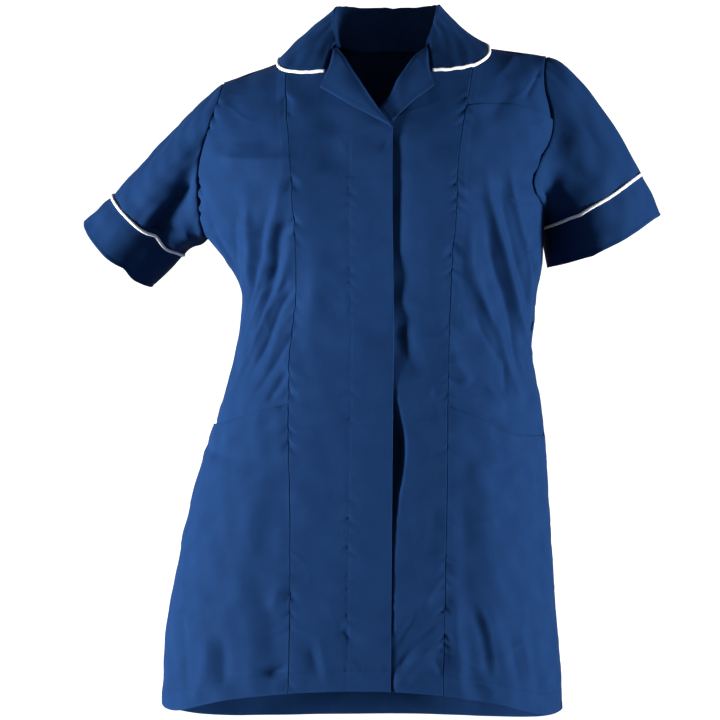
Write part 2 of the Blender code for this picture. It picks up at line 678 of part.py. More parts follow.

......

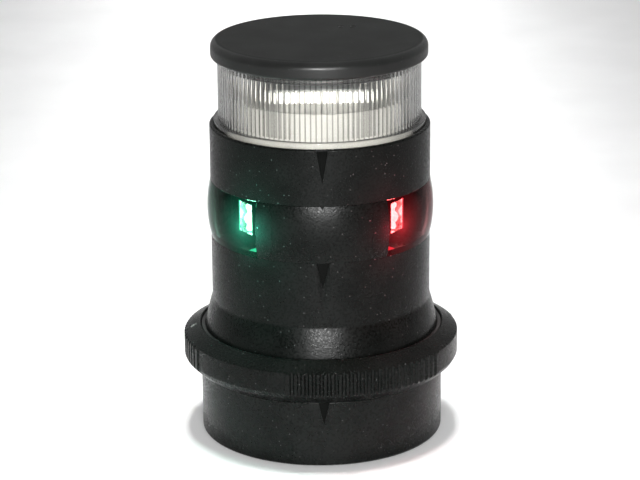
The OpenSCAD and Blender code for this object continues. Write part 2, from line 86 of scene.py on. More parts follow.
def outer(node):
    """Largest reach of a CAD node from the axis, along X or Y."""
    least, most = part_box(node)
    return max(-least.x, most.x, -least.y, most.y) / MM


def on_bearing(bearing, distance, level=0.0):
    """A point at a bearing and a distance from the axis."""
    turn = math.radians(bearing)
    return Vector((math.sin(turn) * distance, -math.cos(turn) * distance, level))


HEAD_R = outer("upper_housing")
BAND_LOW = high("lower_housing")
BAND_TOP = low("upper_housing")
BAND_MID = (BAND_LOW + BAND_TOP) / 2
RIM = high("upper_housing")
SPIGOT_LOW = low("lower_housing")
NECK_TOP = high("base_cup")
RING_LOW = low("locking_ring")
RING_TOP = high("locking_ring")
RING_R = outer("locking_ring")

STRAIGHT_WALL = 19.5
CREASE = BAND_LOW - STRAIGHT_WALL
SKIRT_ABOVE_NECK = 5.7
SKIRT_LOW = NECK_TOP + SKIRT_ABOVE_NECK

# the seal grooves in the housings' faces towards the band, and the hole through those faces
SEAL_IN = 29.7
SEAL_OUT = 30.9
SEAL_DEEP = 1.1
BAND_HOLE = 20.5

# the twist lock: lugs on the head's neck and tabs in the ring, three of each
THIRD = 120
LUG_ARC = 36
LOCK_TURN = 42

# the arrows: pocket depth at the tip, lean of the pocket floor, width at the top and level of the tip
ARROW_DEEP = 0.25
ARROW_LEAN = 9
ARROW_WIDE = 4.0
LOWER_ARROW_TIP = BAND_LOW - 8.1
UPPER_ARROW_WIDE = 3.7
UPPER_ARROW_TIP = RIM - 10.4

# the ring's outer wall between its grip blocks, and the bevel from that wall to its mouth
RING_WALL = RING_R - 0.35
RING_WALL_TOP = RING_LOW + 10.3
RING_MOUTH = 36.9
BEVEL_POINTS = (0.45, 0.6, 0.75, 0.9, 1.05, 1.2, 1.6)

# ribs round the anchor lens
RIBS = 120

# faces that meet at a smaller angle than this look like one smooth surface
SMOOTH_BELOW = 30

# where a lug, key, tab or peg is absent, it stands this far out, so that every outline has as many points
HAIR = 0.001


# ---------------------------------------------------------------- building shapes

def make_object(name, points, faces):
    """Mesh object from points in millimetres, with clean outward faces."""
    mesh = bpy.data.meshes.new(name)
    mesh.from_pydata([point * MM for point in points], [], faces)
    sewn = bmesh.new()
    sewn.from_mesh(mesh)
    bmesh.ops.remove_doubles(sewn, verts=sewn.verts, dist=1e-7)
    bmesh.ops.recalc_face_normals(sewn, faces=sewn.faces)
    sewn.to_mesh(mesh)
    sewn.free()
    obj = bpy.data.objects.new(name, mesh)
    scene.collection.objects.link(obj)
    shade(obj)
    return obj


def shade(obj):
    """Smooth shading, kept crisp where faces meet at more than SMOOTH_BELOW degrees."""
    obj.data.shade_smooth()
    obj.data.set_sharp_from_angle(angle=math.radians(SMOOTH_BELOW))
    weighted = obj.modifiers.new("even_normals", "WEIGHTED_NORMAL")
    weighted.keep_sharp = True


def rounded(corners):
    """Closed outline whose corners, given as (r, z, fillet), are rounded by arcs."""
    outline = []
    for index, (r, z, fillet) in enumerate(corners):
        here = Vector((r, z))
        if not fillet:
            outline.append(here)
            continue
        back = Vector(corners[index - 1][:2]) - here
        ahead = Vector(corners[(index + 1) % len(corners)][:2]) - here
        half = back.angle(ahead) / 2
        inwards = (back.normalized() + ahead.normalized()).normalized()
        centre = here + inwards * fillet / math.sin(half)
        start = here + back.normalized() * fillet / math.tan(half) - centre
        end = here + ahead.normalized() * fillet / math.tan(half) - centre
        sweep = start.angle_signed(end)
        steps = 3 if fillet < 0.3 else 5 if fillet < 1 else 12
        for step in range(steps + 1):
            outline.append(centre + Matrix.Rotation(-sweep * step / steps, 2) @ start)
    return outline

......

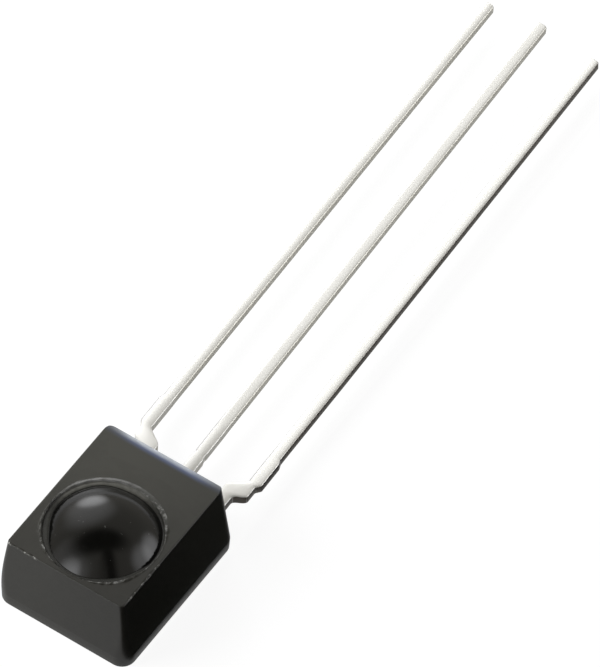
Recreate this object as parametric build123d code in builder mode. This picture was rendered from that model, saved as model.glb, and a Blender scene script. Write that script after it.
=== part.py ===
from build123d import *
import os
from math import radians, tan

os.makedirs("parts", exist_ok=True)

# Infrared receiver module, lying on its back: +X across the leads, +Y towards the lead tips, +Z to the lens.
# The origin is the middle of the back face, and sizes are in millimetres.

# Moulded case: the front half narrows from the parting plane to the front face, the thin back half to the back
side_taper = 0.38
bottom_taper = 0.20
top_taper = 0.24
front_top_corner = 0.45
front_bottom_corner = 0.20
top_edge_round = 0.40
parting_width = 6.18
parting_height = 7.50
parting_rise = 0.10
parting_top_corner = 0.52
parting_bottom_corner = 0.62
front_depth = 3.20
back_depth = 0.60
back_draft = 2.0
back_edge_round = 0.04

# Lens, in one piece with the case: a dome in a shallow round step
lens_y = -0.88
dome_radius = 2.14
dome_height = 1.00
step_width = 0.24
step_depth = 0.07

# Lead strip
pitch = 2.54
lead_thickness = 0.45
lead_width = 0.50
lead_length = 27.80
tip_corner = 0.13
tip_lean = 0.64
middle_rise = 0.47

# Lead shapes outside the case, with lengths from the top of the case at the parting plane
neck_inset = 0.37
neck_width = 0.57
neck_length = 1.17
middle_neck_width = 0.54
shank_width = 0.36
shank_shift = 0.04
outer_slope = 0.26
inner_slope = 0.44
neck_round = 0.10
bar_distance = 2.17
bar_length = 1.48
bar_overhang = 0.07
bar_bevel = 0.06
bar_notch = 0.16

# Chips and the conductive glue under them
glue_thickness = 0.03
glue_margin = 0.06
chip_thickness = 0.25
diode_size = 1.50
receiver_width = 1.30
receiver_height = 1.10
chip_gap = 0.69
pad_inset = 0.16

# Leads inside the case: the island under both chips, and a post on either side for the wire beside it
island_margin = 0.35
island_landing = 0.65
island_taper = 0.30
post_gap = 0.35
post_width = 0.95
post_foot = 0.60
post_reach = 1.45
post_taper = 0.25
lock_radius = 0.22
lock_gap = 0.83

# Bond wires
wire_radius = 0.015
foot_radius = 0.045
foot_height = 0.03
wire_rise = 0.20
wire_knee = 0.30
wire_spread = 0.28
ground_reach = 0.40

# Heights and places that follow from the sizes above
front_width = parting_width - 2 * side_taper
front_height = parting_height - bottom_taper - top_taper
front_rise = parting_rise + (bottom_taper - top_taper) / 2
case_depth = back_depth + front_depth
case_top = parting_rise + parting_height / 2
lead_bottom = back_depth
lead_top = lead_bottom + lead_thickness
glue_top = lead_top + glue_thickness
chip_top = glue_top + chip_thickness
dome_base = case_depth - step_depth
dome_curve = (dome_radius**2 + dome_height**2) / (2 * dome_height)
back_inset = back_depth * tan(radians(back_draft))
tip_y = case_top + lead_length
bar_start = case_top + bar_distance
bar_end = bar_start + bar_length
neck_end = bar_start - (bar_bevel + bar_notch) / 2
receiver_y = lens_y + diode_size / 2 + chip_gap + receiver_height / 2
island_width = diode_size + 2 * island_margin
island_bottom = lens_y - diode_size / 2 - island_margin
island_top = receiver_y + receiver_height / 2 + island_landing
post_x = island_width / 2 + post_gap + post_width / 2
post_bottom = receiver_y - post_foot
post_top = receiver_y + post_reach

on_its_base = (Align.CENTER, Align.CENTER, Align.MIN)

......

-- Exercise goal --
Go through the material above and output exactly the lines from the one containing "The OpenSCAD and" through the one containing "return max(-least.x, most.x, -least.y, most.y)".

-- Solution to this problem --
The OpenSCAD and Blender code for this object continues. Write part 2, from line 86 of scene.py on. More parts follow.
def outer(node):
    """Largest reach of a CAD node from the axis, along X or Y."""
    least, most = part_box(node)
    return max(-least.x, most.x, -least.y, most.y) / MM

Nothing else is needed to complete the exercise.